Tiken Jah Fakoly, colossus of African reggae, will thunder his psalms of justice and dignity, carried by a fervor that transcends borders, a universal voice sculpted in the brilliance of struggles. Fehd Benchemsi & The Lallas, bold alchemists, will reinvent the Moroccan heritage, infusing it with gospel and pop in a surge as fervent as mischievous, a cocktail that sparkles and enchants.
The Leila, free and untamable spirit, will shake up the codes, marrying reggada with rock riffs and verses of social poetry, like a storm of ideas in a starry sky.
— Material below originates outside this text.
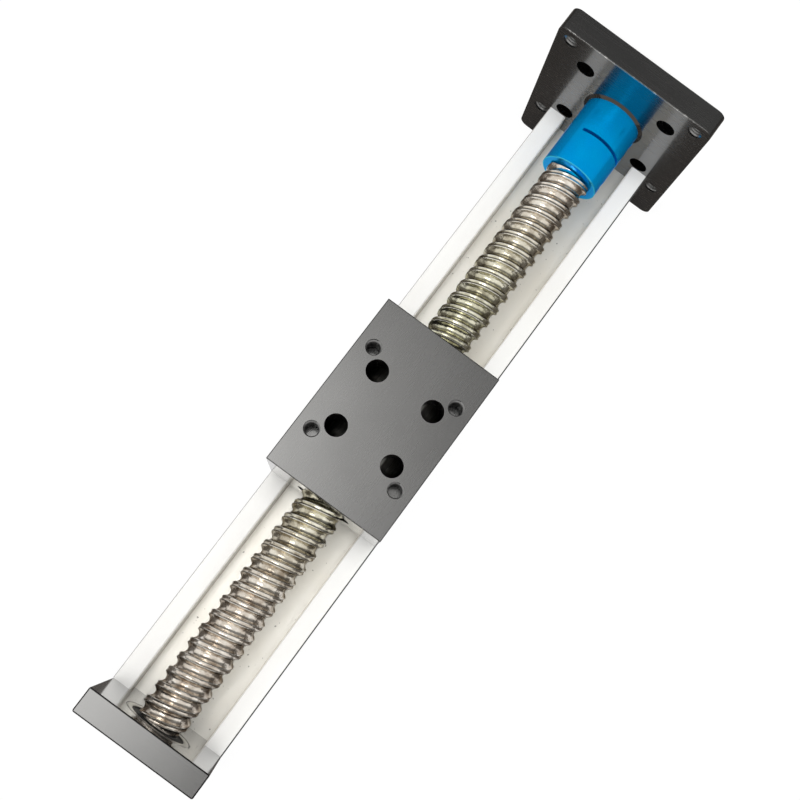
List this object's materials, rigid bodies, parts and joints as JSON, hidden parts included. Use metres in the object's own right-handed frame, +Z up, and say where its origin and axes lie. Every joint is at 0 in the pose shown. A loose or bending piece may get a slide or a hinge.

Ribab Fusion, led by the intrepid Foulane Bouhssine, will make the Amazigh soul vibrate, blending it with funk, blues, and pop pulses, in a wild dance that will raise even the dunes.
DUOUD, those wild children of the oud, Mehdi Haddab and Smadj, will strike the crowd with an electro oud, weaving a sonic vertigo where North African roots, Mediterranean whispers, and urban beats intertwine. Finally, the Nishtiman Project will lead hearts on an odyssey through the Kurdish melodies of Iraq, Iran, and Turkey, unveiling a cross-border heritage of breathtaking splendor, a song that unites lands and souls.
Twenty-six years that this festival has grown, carried by a handful of fighters who transformed a crazy dream into an unmissable event. Year after year, it expands, roots itself, attracts crowds from all over the world. The work accomplished is titanic, without equal.
The Gnaoua and World Music Festival is a wave, a wind, a trance that carries everything in its path.

For 26 years, the Festival has been making the ocean city dance, building bridges between Gnaoua and Music from elsewhere.